Michael Spencer at Jesus Shaped Spirituality writes, concerning the modern pastoral office:

There is an increasing understanding that we’re producing scholars, entrepreneurs, managers, comedians, commentators and promoters rather than shepherds, apostolic leaders and disciple-makers.

What Michael says here is way too on-the-money. And is only the tip of a massive iceberg, I suspect.

The question that is haunting me is this: Do we really get to write off things that Jesus said about what it meant to follow him? I've heard, concerning difficult texts like Matthew 10(with its "don't take any money with you" clause), that it was his particular word for those particular guys, and console ourselves with statements like "Don't worry, not every Christian has to take this literally, after all we need to be balanced?" There is a deep dread that Jesus is saying it's not okay for me to own a $500,000 home and 2 SUVs.

I'd rather not water his words down to some pathetic liberal-activist notion that I'm not allowed to enjoy anything as long as there is suffering in the world. But is it possible that Jesus was not speaking in metaphor at this point, or to an isolated group of people, or speaking in a way that needs to be "interpreted in light of the modern world?" What haunts me is that in Matthew 10 and all over the gospels, Jesus doesn't really leave any room for the paradigm that I see all around me, that I myself am entrenched in, that Christians everywhere swallow without question. But Jesus, over and over again appears to rip to shreds that very paradigm, the addiction to success and consumption. But each time we would prefer to neuter it so that we don't have to feel challenged.

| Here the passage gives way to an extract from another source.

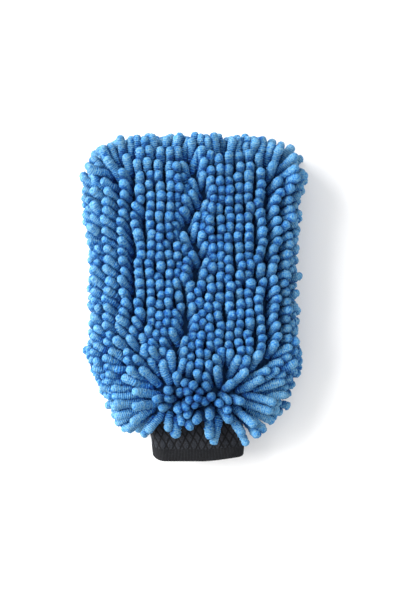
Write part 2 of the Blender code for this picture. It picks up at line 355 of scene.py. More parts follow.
def grow_rows(pile, side):
    """Rows on the flat of a panel, one for each row node of the frame."""
    prefix = SIDE_NAMES[side] + "_chenille_row_"
    for node in sorted(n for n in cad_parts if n.startswith(prefix)):
        low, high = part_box(node)
        start = max(low.y, BAG_START + 2 * MM)
        count = int(round((high.y - start) / FINGER_PITCH))
        pitch = (high.y - start) / count
        y = start + (np.arange(count) + RNG.uniform(0.3, 0.7)) * pitch
        place = np.stack([np.full(count, (low.x + high.x) / 2), y], axis=1)
        place += RNG.normal(0, 0.35 * MM, place.shape)
        tilt = tilt_at(place, side)
        rise = side * np.sqrt(1 - (tilt**2).sum(1))
        root = np.column_stack([place, np.full(count, MIDDLE_Z + side * BAG_RADIUS)])
        normal = np.tile((0, 0, float(side)), (count, 1))
        aim = np.column_stack([tilt, rise])
        pile.add(root, normal, aim, lengths_at(place), [node] * count)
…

If I dare take this liberty with his words, it's as if he was saying: "My disciples are not consumed with their own needs like prosperity, financial security, a respected profile for themselves and their ministry; these are things that the heathens seek after, because they do not know the gospel. My disciples, on the other hand, will preach that the Kingdom of God is at hand, often at great cost, because they know that everything in their lives is subjected to the gospel."